By Donella Meadows
–November 26, 1987–
You could welcome the Reagan-Gorbachev summit as a historic breakthrough. The Intermediate Nuclear Force agreement, the first ever to reduce the nuclear arsenal, may mark a permanent reversal of the arms race, the beginning of the end of nuclear weapons.
Or you could say that the whole business is just a show, a meaningless reduction of a few percent in a hideously enormous nuclear force. The Soviets are still in Afghanistan. The Americans are still pursuing Star Wars. Nothing has changed. This is a summit staged by a fading President and a reformist Party Secretary to create one politically strategic burst of glory before the superpowers go back to weapons-building as usual.
I suspect that neither of those conclusions is justified. The future of disarmament is not settled. Not even Mr. Reagan and Mr. Gorbachev know whether this summit is the first or the last step toward reducing nuclear weapons. Which it is depends on what they do next, and on what we do next.
The summit is an opening, an opportunity. It’s a shift in the belligerent rhetoric of the superpowers. The leaders are talking just a little differently; they’re beginning to admit, hesitantly, with many caveats and reversals, that it might be a good idea to rid the earth of nuclear weapons, and it might even be possible.
That’s a small but significant crack in the nuclear mindset.
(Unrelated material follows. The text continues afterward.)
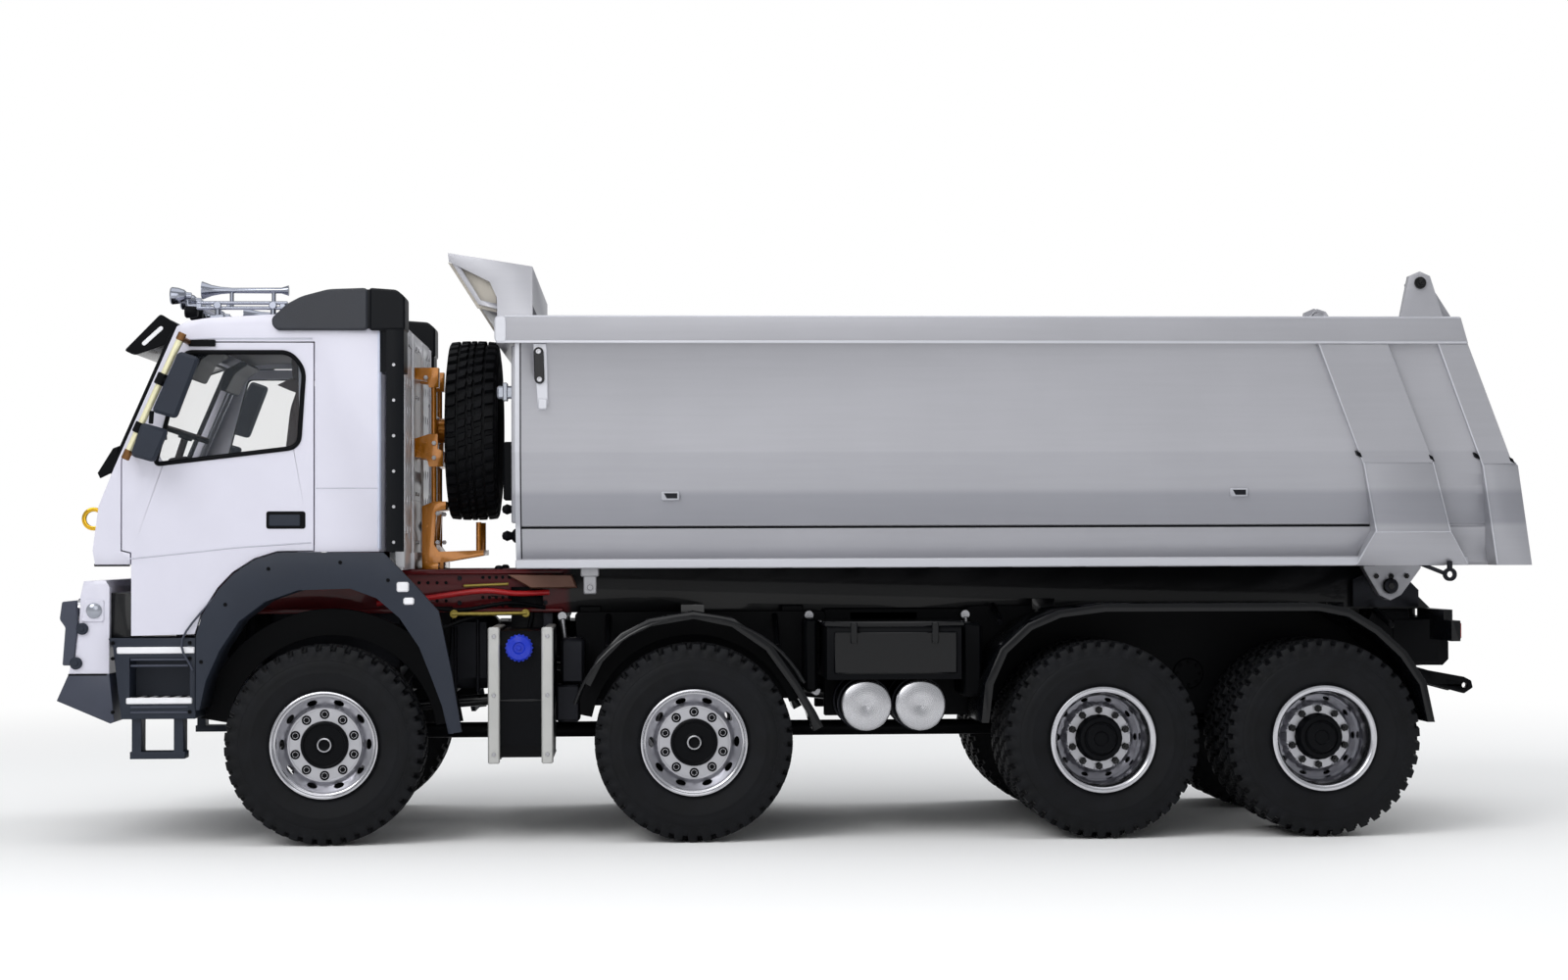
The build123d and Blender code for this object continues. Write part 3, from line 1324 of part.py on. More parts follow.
# Tailgate
GATE_GAP = 0.7
GATE_HALF = BED_HALF - BED_WALL - GATE_GAP
with BuildPart() as tailgate:
    with BuildSketch(Plane.XZ):
        with BuildLine():
            Polyline(
                (-279.0, BED_TOP_Z - 2.0), (-283.6, BED_TOP_Z - 2.0), (-305.0, 162.7),
                (-308.6, 159.6), (-313.6, BED_FLOOR_Z + GATE_GAP),
                (-308.0, BED_FLOOR_Z + GATE_GAP), (-303.6, 159.0),
                close=True,
            )
        make_face()
    extrude(amount=GATE_HALF, both=True)
    with BuildSketch(Plane.YZ.offset(BED_REAR_X - 5.0)):
        with BuildLine():
            Polyline(*CARGO_SECTION, *[(-y, z) for y, z in CARGO_SECTION[::-1]], close=True)
        make_face()
        offset(amount=-GATE_GAP, kind=Kind.INTERSECTION, mode=Mode.REPLACE)
    extrude(amount=BED_LENGTH, mode=Mode.INTERSECT)
    for side in (1, -1):
        with BuildSketch(Plane.XZ.offset(-side * GATE_HALF)):
            with BuildLine():
                Polyline(
                    (-262.4, GATE_PIVOT_Z), (-266.6, GATE_PIVOT_Z + 4.4), (-271.0, GATE_PIVOT_Z + 3.0),
                    (-288.0, 215.0), (-284.0, 208.0), (-279.0, 212.0), (-264.0, GATE_PIVOT_Z - 4.0),
                    close=True,
                )
            make_face()
            with Locations((GATE_PIVOT_X, GATE_PIVOT_Z)):
                Circle(GATE_PIN_R + PIN_PLAY, mode=Mode.SUBTRACT)
        extrude(amount=side * 3.5)
tailgate.part.label = "tailgate"
export_step(tailgate.part, "parts/tailgate.step")

# Cylinder
CYL_BARREL_TOP = CYL_TOP_Z - 18.0
with BuildPart() as cylinder_barrel:
    with BuildSketch(Plane.XY.offset(CYL_LOW_Z - 5.0)):
        with Locations((CYL_X, 0)):
            Circle(CYL_R)
    extrude(amount=CYL_BARREL_TOP - CYL_LOW_Z + 5.0)
    with BuildSketch(Plane.XY.offset(CYL_LOW_Z + 8.0)):
        with Locations((CYL_X, 0)):
            Circle(CYL_R - CYL_STEP_R + FIT)
    extrude(amount=CYL_TOP_Z, mode=Mode.SUBTRACT)
    with BuildSketch(Plane.XZ):
        with Locations((CYL_X, CYL_LOW_Z)):
            Circle(CYL_TRUNNION_R + PIN_PLAY)
    extrude(amount=CYL_R + 5.0, both=True, mode=Mode.SUBTRACT)
cylinder_barrel.part.label = "cylinder_barrel"
export_step(cylinder_barrel.part, "parts/cylinder_barrel.step")

for i in range(CYL_STAGES):
    name = "cylinder_stage_" + str(i + 1)
    outer_r = CYL_R - (i + 1) * CYL_STEP_R
    low_z = CYL_LOW_Z + 8.0 + (i + 1) * 1.0
    top_z = CYL_BARREL_TOP + (i + 1) * 2.0
    with BuildPart() as stage:
        with BuildSketch(Plane.XY.offset(low_z)):
            with Locations((CYL_X, 0)):
                Circle(outer_r)
        extrude(amount=top_z - low_z)
        if i < CYL_STAGES - 1:
            with BuildSketch(Plane.XY.offset(low_z + 1.0)):
                with Locations((CYL_X, 0)):
                    Circle(outer_r - CYL_STEP_R + FIT)
            extrude(amount=CYL_TOP_Z, mode=Mode.SUBTRACT)
        else:
            with BuildSketch(Plane.XZ):
                with Locations((CYL_X, CYL_TOP_Z)):
                    Circle(CYL_EYE_R)
                with Locations((CYL_X, 0.5 * (CYL_TOP_Z + top_z) - 2.0)):
                    Rectangle(4.0, CYL_TOP_Z - top_z)
            extrude(amount=0.5 * CYL_EYE_W, both=True)
            with BuildSketch(Plane.XZ):
                with Locations((CYL_X, CYL_TOP_Z)):
                    Circle(CYL_PIN_R + PIN_PLAY)
            extrude(amount=5.0, both=True, mode=Mode.SUBTRACT)
    stage.part.label = name
    export_step(stage.part, "parts/" + name + ".step")
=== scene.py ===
"""Scale model tipper truck: finishes, small pieces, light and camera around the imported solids.

The scene is in metres, with X forward, Y to the truck's left and Z up. Shapes are worked out as
whole numpy arrays in millimetres, and piece() puts them into the scene in metres.
"""

import math

import bpy
import numpy as np

from mathutils import Matrix, Vector


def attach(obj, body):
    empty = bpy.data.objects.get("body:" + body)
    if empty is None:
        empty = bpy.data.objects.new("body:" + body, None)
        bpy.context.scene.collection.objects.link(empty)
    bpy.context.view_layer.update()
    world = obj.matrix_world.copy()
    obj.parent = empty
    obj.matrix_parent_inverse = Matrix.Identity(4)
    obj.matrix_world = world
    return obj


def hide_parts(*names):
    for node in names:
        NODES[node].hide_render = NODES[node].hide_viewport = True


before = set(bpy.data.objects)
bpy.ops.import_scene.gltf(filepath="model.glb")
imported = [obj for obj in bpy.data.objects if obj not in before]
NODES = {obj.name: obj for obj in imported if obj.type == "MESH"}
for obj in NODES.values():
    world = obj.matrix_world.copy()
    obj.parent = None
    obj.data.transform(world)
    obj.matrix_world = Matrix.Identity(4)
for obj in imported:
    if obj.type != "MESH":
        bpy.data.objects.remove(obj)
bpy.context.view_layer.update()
MM = 0.001

TYRE_R = 42.5
TYRE_W = 25.0
BEAD_R = 23.0
WHEEL_OUT_Y = 90.0
TWIN_PITCH = 28.0
AXLES = {1: 203.0, 2: 47.0, 3: -128.0, 4: -224.0}
SIDES = {"left": 1.0, "right": -1.0}
MIRROR = np.diag([1.0, -1.0, 1.0])
RIM_BACK = -0.5 * TYRE_W - 9.5
WHEEL_BOLTS = 10
# Points round each hole of a rim; a multiple of 4
HOLE_POINTS = 32


class Value:
    """A socket of a finish. Arithmetic on it adds Math nodes to the finish's tree."""

    def __init__(self, finish, socket):
        self.finish = finish
        self.socket = socket

    def math(self, operation, *terms):
        """A Math node of this operation, with these Values or numbers as its inputs."""
        return self.finish.node("Math", {"operation": operation}, dict(enumerate(terms)))

    def __add__(self, other):
        return self.math("ADD", self, other)

    def __radd__(self, other):
        return self.math("ADD", other, self)

    def __sub__(self, other):
        return self.math("SUBTRACT", self, other)

    def __rsub__(self, other):
        return self.math("SUBTRACT", other, self)

    def __mul__(self, other):
        return self.math("MULTIPLY", self, other)

    def __rmul__(self, other):
        return self.math("MULTIPLY", other, self)

    def __truediv__(self, other):
        return self.math("DIVIDE", self, other)

    def __abs__(self):
        return self.math("ABSOLUTE", self)

    def __gt__(self, other):
        return self.math("GREATER_THAN", self, other)

    def __lt__(self, other):
        return self.math("LESS_THAN", self, other)

    def wave(self, pitch):
        """A sine from 0 to 1 that repeats every pitch."""
        return self.math("SINE", self * (2.0 * math.pi / pitch)) * 0.5 + 0.5

    def ramp(self, low, high):
        """0 below low, 1 above high, and smooth between them."""
        settings = {"interpolation_type": "SMOOTHSTEP"}
        return self.finish.node("MapRange", settings, {"Value": self, "From Min": low, "From Max": high})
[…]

Only the constantly-repeated rhetoric of the leaders could ever get a populace to believe that nuclear weapons enhance security or have moral legitimacy. And only the belief and support of the people allow nuclear weapons to exist.
Any child is instinctively horrified by the thought of weapons that can end all human civilization. Any adult who focuses on the actuality of those weapons realizes that no possible threat from any enemy could be equal to their threat. But now there is a whole generation, submerged from babyhood in endless repetitions of the nuclear mindset, that has been convinced to doubt its own common sense and decency.
I’m part of that generation. All my life I have been told that nuclear weapons are necessary to ensure peace and freedom, that the people in charge of them know what they’re doing, that the genie is out of the bottle and can never be put back, that the consequences of disarmament are too terrible to imagine. I have been led to believe that although both sides have more than enough power to blow up the world, it’s still important for my side to be ahead. It has been made clear to me that I can never be informed enough to question the existence, planning, or deployment of these weapons. If I do, I must be hopelessly idealistic, or unpatriotic, or even traitorous.
But I still have a voice inside me that whispers, “these weapons are insane.” I keep on thinking that to “protect our freedom” those weapons have already destroyed much of our freedom. The materials from which they are made contaminate our environment and will do so for tens of thousands of years. The money to pay for them is taken straight out of our pockets. For the sake of nuclear “security” our government keeps secrets from us and lies to us. And wherever the missiles are pointed, they can destroy me and all that is dear to me.
Even at the time of this hopeful summit it takes courage to say out loud, regularly, in public places, “these weapons are insane”. Try it sometime. The accusations and rationalizations that come back at you will be a measure of the strength of the mindset.
You will be told what the Russians intend to do if we show any sign of weakness. You will hear how many other nations have secretly stockpiled nuclear weapons. You will be told to fear and mistrust our enemies, but not to fear the weapons themselves or to mistrust the people in charge of them.
If you ask how anyone KNOWS what the Russians will do, or whom to trust, or what to fear, you will be ostracized as one of those lunatics who refuses to fit in with civilized society, where we know things simply because we’ve heard them all our lives.
The opportunity now is to drive a deeper wedge into the nuclear mindset by saying our inner thoughts out loud. It’s not easy to voice one’s sense of truth in the presence of an overbearing and contradictory social mindset. But it’s much, much harder to live, or die, with the consequences when a whole generation suppresses its deepest moral sensibility and keeps silent.
George Kennan, former U.S. Ambassador to the USSR, once said, “It would take a very strong voice, indeed a powerful chorus of voices…to say to the decision makers of the two superpowers what should be said to them:
For the love of God, of your children, and of the civilization to which you belong, cease this madness. You have a duty not just to the generation of the present — you have a duty to civilization’s past, which you threaten to render nonexistent. You are mortal men. You are capable of error. You have no right to hold in your hands — there is no one wise enough and strong enough to hold in his hands — destructive powers sufficient to put an end to civilized life on a great portion of our planet. No one should wish to hold such powers. Thrust them from you. The risks you might thereby assume are not greater — could not be greater — than those which you are now incurring for us all.”
Reagan and Gorbachev have created an opening for us to say such things. If this summit is to be the beginning of real nuclear disarmament, it’s up to us to say them.